The problem is that that 2011 study showed that the existing funding disparities were not caused by bias in grant reviewing (which a study showed did not exist), but on the fact that black investigators tended to apply for money in fields that were not well funded and also had poorer “track records” in publishing as shown on the NIH-required c.v.s I discussed this 2011 study and the problems with the bias explanation on this website. Didn’t the White House know of these explanations? Apparently not. They’d prefer to let people think it’s due to structural racism in the NIH.
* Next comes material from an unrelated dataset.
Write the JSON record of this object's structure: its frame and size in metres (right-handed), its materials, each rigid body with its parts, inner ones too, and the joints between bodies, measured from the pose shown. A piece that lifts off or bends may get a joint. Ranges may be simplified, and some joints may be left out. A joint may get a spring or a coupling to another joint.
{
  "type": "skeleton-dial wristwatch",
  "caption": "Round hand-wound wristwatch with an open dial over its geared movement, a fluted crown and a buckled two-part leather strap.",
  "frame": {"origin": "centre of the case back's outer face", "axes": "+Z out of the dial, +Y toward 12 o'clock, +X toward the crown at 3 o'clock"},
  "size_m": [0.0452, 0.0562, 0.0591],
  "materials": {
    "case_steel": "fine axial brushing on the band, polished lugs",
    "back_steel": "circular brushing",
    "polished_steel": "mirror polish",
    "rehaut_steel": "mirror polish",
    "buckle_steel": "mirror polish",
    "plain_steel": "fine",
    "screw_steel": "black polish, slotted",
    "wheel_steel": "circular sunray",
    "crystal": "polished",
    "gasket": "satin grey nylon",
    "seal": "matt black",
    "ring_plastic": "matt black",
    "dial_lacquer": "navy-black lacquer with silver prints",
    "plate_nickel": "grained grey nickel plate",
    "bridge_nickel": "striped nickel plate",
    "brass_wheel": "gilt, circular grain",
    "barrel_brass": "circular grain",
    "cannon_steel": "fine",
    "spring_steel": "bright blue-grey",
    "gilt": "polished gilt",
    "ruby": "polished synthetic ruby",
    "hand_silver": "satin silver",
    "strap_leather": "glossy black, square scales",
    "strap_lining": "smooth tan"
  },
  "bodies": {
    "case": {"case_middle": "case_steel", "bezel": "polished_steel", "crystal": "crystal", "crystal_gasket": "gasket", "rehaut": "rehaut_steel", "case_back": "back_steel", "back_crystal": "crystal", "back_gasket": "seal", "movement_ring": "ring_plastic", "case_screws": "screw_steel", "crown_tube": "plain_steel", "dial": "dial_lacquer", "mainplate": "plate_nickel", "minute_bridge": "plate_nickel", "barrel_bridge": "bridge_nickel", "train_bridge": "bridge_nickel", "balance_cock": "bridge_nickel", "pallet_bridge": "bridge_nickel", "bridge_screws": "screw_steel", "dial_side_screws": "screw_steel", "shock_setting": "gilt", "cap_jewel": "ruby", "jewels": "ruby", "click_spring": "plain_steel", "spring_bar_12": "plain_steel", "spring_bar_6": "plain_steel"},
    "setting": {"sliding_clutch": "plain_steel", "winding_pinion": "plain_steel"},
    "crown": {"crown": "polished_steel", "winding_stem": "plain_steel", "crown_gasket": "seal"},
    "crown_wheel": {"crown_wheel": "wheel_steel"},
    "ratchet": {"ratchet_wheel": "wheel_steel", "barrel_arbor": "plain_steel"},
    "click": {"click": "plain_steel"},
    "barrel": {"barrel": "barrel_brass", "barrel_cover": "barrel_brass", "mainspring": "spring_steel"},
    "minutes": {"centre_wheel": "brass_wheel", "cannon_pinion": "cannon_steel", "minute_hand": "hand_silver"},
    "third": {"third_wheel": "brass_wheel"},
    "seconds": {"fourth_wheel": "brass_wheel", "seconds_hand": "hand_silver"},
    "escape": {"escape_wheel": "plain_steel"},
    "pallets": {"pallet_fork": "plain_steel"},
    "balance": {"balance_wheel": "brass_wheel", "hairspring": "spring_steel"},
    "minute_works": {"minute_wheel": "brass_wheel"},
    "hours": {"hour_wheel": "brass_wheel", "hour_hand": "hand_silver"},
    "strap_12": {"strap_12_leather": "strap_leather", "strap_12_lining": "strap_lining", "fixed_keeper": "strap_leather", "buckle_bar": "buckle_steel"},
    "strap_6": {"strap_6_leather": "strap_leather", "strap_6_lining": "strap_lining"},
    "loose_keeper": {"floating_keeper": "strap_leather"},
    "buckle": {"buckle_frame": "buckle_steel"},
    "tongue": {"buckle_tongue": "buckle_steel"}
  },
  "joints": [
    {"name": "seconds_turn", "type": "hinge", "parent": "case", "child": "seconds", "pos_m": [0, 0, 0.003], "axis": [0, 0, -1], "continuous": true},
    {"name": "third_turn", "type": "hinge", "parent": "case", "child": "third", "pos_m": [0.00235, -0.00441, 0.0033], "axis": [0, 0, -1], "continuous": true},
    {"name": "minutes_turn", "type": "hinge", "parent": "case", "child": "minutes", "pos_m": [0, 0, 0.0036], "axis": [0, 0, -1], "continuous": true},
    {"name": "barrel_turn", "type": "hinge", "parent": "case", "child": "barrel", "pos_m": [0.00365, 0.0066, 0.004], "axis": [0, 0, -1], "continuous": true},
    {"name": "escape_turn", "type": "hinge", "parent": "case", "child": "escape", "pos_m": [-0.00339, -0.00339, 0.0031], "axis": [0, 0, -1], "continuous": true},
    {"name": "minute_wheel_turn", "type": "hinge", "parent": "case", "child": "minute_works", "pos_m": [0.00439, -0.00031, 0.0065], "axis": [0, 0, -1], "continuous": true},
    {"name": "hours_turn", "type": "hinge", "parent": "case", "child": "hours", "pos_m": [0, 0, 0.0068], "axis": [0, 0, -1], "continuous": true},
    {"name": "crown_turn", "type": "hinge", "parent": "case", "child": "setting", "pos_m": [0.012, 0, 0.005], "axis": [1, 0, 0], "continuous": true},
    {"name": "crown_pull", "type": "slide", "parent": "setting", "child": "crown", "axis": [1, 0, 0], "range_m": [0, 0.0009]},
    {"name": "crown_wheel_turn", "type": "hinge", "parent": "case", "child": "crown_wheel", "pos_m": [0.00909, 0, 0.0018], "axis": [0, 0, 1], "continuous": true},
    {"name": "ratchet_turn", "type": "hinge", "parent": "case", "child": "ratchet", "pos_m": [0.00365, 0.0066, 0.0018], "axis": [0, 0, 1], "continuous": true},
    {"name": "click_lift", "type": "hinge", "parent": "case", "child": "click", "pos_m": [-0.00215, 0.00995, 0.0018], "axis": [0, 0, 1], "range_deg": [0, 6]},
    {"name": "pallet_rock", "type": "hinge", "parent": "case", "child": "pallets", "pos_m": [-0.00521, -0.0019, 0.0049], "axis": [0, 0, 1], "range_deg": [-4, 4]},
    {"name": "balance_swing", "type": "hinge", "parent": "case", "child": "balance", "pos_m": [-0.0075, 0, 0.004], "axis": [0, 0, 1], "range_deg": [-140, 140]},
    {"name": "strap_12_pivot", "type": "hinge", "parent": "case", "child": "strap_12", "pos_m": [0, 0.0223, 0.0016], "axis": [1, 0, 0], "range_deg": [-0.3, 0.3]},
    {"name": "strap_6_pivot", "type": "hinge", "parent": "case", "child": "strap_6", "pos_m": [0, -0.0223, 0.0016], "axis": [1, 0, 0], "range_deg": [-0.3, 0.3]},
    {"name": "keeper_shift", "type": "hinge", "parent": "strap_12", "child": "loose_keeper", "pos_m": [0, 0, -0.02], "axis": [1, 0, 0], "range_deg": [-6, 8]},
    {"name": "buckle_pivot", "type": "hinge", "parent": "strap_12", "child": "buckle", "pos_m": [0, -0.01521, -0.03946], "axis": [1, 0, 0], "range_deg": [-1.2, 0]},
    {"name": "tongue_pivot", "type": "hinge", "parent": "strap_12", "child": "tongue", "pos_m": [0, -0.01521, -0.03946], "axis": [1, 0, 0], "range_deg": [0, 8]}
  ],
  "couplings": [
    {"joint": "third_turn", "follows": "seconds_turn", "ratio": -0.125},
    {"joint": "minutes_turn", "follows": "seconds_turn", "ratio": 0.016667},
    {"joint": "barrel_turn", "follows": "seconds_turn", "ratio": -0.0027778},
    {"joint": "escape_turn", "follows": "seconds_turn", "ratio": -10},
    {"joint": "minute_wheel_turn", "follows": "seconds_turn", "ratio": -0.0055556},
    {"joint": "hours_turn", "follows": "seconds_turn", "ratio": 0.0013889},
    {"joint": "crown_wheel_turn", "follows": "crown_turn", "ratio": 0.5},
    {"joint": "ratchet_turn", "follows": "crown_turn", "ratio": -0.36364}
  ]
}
Now the good stuff. After issuing a spate of accusations of how science is riddled with misogyny and racism, the document proposes some fixes to achieve equity. Some of these are fine, as they actually buttress opportunity, which is what I would go for. They also try to buttress good science teaching, which I’m always for. Here are some proposals I like (you can read the document yourself to see ones that aren’t so good):
- Offer opportunities at every stage of life, education, and career to help people enter STEMM, such as clearer pathways between early- and first-exposure science and technology experiences, those that focus on middle school girls and gender non-conforming youth, and existing scholarships and research experiences at community, vocational, and four-year colleges and universities.
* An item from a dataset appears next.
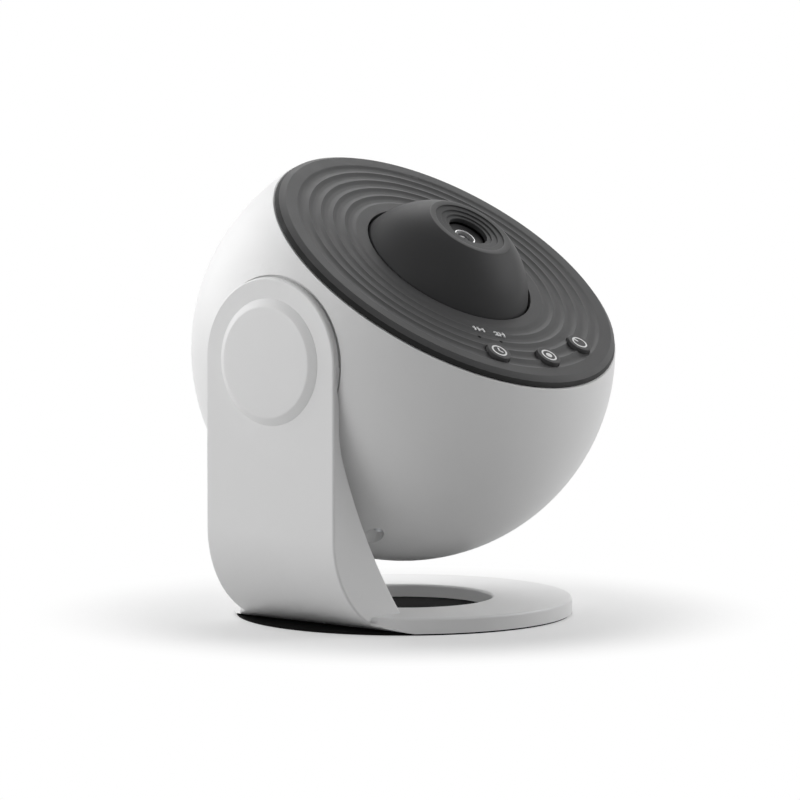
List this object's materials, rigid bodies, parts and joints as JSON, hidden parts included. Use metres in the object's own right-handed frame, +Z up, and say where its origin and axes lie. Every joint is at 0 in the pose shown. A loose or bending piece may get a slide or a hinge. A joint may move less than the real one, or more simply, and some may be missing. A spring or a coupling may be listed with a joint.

- Create opportunities for professional learning, and leadership along with the opportunity to work collaboratively within and across schools and learning communities.
- Leverage and increase access to affordable, comprehensive, evidence-based pre-service teacher preparation programs.
- Support teachers in earning initial, additional, or advanced certification in high-demand areas such as computer science.
- Provide resources for experiential STEMM learning and research experiences for students and teachers in classrooms and in extra-curricular settings.
- Support mechanisms that provide science and mathematics teachers with living wages and help to pay off forms of educational debt.
- Fund and incentivize public participation and engagement in science and make participation in science accessible to the public in spaces that are already used.
There are others I like, but you can see that some of the proposals are designed to increase opportunity rather than ensure proportional outcome, while others want to fund and support science teachers who, like most secondary-school teachers, are grossly underpaid considering what they do and how important they are. (Many of us became scientists because we were turned on by good, passionate, and charismatic teachers.)
By concentrating its plans for the future of science on achieving equity rather than equal opportunity, and by completely ignoring merit and ways to create excellence by itself, the White House document is scuppering the future of science. And by characterizing science as a roiling hotbed of bigotry, racism, and structural features designed to hold down the oppressed, the document also insults science itself.